All of the material below is to be returned exactly.
## Begin Dataset records
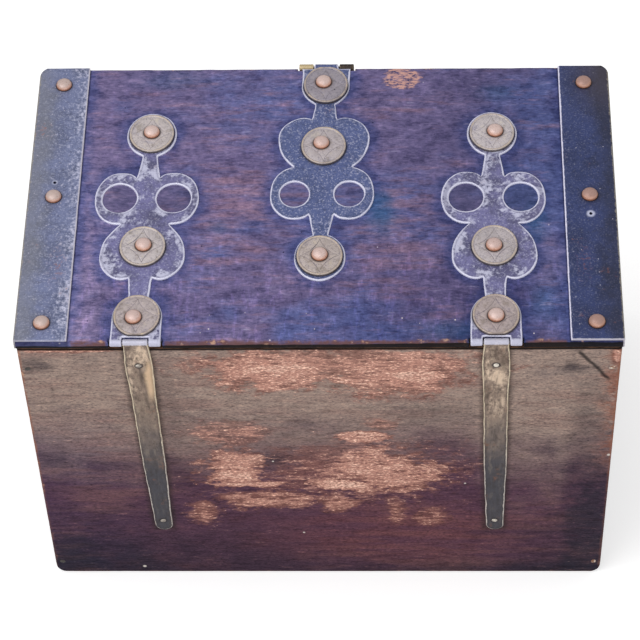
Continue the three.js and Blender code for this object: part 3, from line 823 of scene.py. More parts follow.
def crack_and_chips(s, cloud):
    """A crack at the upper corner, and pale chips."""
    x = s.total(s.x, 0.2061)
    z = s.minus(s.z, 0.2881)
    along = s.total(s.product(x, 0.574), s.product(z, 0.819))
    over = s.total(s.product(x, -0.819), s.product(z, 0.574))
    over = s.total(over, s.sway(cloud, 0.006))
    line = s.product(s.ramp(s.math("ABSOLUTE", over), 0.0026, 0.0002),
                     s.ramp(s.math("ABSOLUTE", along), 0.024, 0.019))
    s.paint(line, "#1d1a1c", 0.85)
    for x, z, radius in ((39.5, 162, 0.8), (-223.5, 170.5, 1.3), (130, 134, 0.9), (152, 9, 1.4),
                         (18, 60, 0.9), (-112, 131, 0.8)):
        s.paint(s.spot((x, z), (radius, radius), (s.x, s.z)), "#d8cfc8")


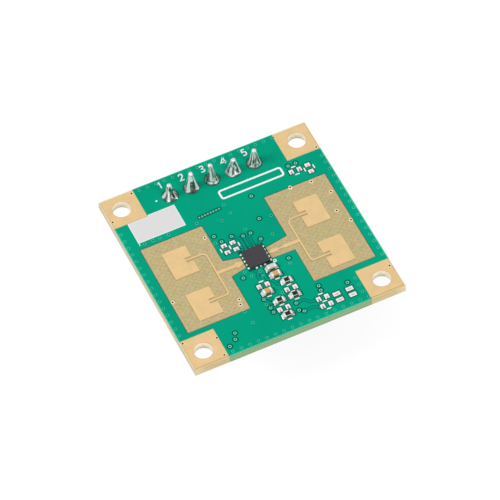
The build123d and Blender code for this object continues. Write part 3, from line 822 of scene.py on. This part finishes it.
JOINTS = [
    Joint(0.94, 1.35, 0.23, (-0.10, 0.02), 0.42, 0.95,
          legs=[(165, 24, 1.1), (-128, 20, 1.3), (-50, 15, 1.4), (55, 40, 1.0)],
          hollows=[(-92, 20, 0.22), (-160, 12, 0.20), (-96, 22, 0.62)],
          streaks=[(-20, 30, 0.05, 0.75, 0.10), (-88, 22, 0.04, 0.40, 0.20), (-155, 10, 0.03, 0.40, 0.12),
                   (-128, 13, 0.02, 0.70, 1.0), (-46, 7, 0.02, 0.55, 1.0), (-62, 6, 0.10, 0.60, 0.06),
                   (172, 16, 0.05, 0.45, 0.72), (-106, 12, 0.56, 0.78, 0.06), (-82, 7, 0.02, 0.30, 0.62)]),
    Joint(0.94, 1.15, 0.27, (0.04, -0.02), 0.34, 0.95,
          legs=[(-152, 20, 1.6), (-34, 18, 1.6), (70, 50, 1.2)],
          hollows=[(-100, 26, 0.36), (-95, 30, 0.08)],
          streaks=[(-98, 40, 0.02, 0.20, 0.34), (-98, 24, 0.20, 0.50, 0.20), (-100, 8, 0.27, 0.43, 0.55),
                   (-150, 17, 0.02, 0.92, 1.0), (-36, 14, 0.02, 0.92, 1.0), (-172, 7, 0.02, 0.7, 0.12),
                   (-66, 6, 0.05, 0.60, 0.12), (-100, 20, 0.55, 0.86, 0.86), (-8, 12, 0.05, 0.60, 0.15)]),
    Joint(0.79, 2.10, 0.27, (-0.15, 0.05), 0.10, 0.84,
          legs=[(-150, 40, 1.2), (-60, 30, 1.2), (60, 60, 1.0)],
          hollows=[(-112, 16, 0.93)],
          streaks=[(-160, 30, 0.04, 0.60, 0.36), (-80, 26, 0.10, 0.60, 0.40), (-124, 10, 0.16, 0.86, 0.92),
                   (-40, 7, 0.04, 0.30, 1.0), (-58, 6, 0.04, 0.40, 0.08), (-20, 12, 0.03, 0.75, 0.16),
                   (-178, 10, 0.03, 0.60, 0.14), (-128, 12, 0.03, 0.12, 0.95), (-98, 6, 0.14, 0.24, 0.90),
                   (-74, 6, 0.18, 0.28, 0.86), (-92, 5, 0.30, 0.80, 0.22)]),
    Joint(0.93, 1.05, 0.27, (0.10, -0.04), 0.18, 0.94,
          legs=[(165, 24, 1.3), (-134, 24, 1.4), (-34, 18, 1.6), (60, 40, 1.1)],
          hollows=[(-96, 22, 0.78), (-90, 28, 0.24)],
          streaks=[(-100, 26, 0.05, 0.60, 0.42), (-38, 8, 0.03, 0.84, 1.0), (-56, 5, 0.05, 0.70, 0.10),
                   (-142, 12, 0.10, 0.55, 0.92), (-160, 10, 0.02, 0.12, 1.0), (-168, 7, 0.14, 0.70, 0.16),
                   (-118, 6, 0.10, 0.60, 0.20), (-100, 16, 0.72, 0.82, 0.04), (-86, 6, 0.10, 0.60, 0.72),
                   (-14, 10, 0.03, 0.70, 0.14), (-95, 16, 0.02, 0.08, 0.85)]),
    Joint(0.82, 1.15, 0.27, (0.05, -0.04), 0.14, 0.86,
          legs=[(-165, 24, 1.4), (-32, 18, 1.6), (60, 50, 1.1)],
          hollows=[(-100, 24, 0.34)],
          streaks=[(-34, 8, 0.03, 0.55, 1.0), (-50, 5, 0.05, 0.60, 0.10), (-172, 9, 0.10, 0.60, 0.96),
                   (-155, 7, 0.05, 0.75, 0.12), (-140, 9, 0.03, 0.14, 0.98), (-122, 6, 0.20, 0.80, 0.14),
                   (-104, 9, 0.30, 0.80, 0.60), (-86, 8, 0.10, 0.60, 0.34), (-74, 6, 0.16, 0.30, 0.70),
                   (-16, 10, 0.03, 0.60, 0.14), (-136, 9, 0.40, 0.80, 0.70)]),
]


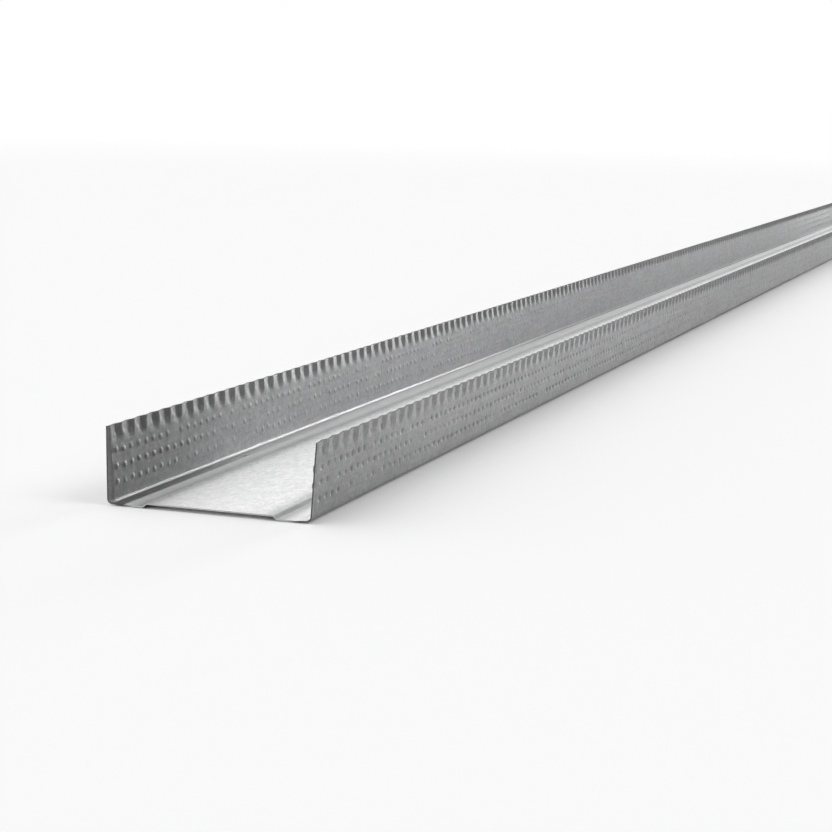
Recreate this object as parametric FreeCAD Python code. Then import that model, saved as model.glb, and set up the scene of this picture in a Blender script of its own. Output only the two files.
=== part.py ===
## End Dataset records
_The result_.
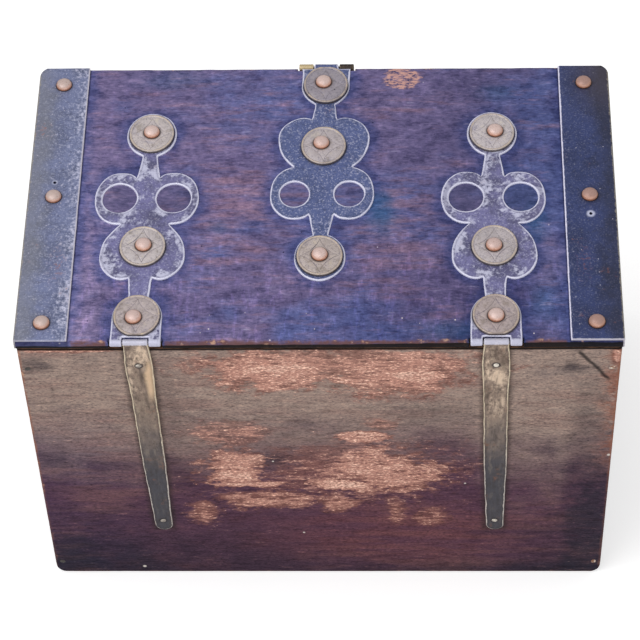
Continue the three.js and Blender code for this object: part 3, from line 823 of scene.py. More parts follow.
def crack_and_chips(s, cloud):
    """A crack at the upper corner, and pale chips."""
    x = s.total(s.x, 0.2061)
    z = s.minus(s.z, 0.2881)
    along = s.total(s.product(x, 0.574), s.product(z, 0.819))
    over = s.total(s.product(x, -0.819), s.product(z, 0.574))
    over = s.total(over, s.sway(cloud, 0.006))
    line = s.product(s.ramp(s.math("ABSOLUTE", over), 0.0026, 0.0002),
                     s.ramp(s.math("ABSOLUTE", along), 0.024, 0.019))
    s.paint(line, "#1d1a1c", 0.85)
    for x, z, radius in ((39.5, 162, 0.8), (-223.5, 170.5, 1.3), (130, 134, 0.9), (152, 9, 1.4),
                         (18, 60, 0.9), (-112, 131, 0.8)):
        s.paint(s.spot((x, z), (radius, radius), (s.x, s.z)), "#d8cfc8")


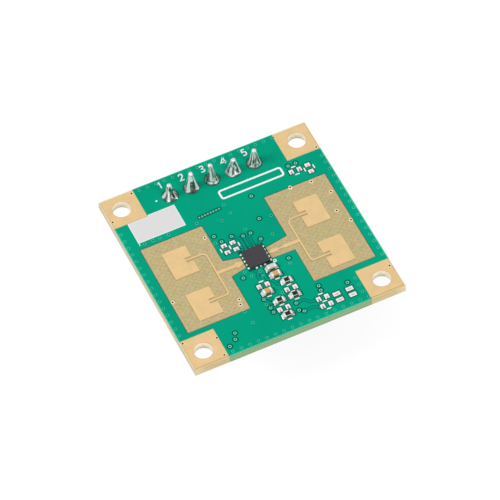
The build123d and Blender code for this object continues. Write part 3, from line 822 of scene.py on. This part finishes it.
JOINTS = [
    Joint(0.94, 1.35, 0.23, (-0.10, 0.02), 0.42, 0.95,
          legs=[(165, 24, 1.1), (-128, 20, 1.3), (-50, 15, 1.4), (55, 40, 1.0)],
          hollows=[(-92, 20, 0.22), (-160, 12, 0.20), (-96, 22, 0.62)],
          streaks=[(-20, 30, 0.05, 0.75, 0.10), (-88, 22, 0.04, 0.40, 0.20), (-155, 10, 0.03, 0.40, 0.12),
                   (-128, 13, 0.02, 0.70, 1.0), (-46, 7, 0.02, 0.55, 1.0), (-62, 6, 0.10, 0.60, 0.06),
                   (172, 16, 0.05, 0.45, 0.72), (-106, 12, 0.56, 0.78, 0.06), (-82, 7, 0.02, 0.30, 0.62)]),
    Joint(0.94, 1.15, 0.27, (0.04, -0.02), 0.34, 0.95,
          legs=[(-152, 20, 1.6), (-34, 18, 1.6), (70, 50, 1.2)],
          hollows=[(-100, 26, 0.36), (-95, 30, 0.08)],
          streaks=[(-98, 40, 0.02, 0.20, 0.34), (-98, 24, 0.20, 0.50, 0.20), (-100, 8, 0.27, 0.43, 0.55),
                   (-150, 17, 0.02, 0.92, 1.0), (-36, 14, 0.02, 0.92, 1.0), (-172, 7, 0.02, 0.7, 0.12),
                   (-66, 6, 0.05, 0.60, 0.12), (-100, 20, 0.55, 0.86, 0.86), (-8, 12, 0.05, 0.60, 0.15)]),
    Joint(0.79, 2.10, 0.27, (-0.15, 0.05), 0.10, 0.84,
          legs=[(-150, 40, 1.2), (-60, 30, 1.2), (60, 60, 1.0)],
          hollows=[(-112, 16, 0.93)],
          streaks=[(-160, 30, 0.04, 0.60, 0.36), (-80, 26, 0.10, 0.60, 0.40), (-124, 10, 0.16, 0.86, 0.92),
                   (-40, 7, 0.04, 0.30, 1.0), (-58, 6, 0.04, 0.40, 0.08), (-20, 12, 0.03, 0.75, 0.16),
                   (-178, 10, 0.03, 0.60, 0.14), (-128, 12, 0.03, 0.12, 0.95), (-98, 6, 0.14, 0.24, 0.90),
                   (-74, 6, 0.18, 0.28, 0.86), (-92, 5, 0.30, 0.80, 0.22)]),
    Joint(0.93, 1.05, 0.27, (0.10, -0.04), 0.18, 0.94,
          legs=[(165, 24, 1.3), (-134, 24, 1.4), (-34, 18, 1.6), (60, 40, 1.1)],
          hollows=[(-96, 22, 0.78), (-90, 28, 0.24)],
          streaks=[(-100, 26, 0.05, 0.60, 0.42), (-38, 8, 0.03, 0.84, 1.0), (-56, 5, 0.05, 0.70, 0.10),
                   (-142, 12, 0.10, 0.55, 0.92), (-160, 10, 0.02, 0.12, 1.0), (-168, 7, 0.14, 0.70, 0.16),
                   (-118, 6, 0.10, 0.60, 0.20), (-100, 16, 0.72, 0.82, 0.04), (-86, 6, 0.10, 0.60, 0.72),
                   (-14, 10, 0.03, 0.70, 0.14), (-95, 16, 0.02, 0.08, 0.85)]),
    Joint(0.82, 1.15, 0.27, (0.05, -0.04), 0.14, 0.86,
          legs=[(-165, 24, 1.4), (-32, 18, 1.6), (60, 50, 1.1)],
          hollows=[(-100, 24, 0.34)],
          streaks=[(-34, 8, 0.03, 0.55, 1.0), (-50, 5, 0.05, 0.60, 0.10), (-172, 9, 0.10, 0.60, 0.96),
                   (-155, 7, 0.05, 0.75, 0.12), (-140, 9, 0.03, 0.14, 0.98), (-122, 6, 0.20, 0.80, 0.14),
                   (-104, 9, 0.30, 0.80, 0.60), (-86, 8, 0.10, 0.60, 0.34), (-74, 6, 0.16, 0.30, 0.70),
                   (-16, 10, 0.03, 0.60, 0.14), (-136, 9, 0.40, 0.80, 0.70)]),
]


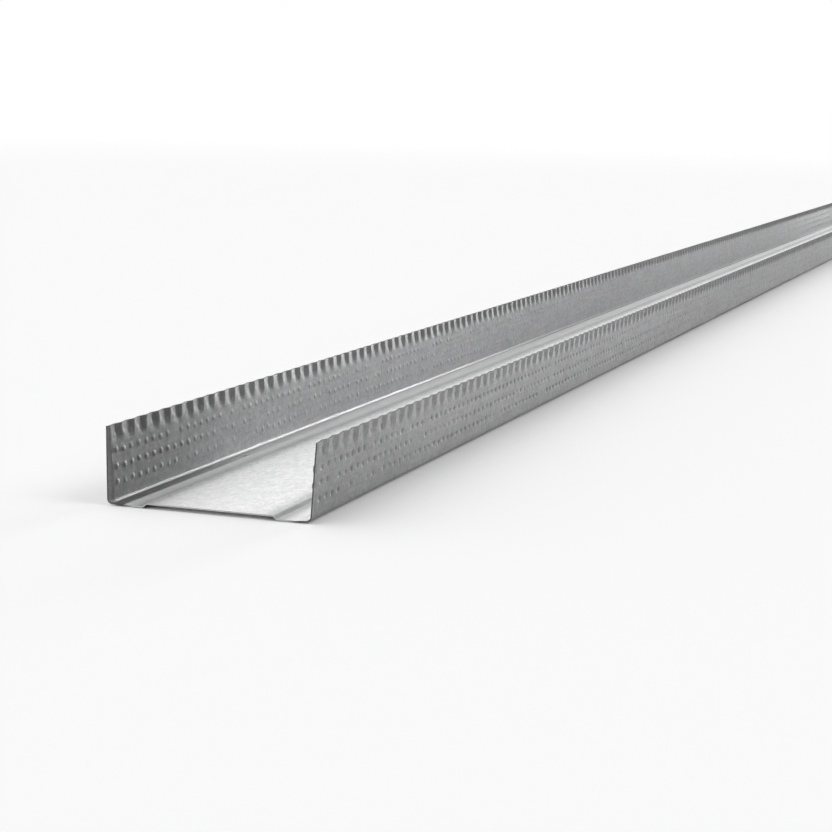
Recreate this object as parametric FreeCAD Python code. Then import that model, saved as model.glb, and set up the scene of this picture in a Blender script of its own. Output only the two files.
=== part.py ===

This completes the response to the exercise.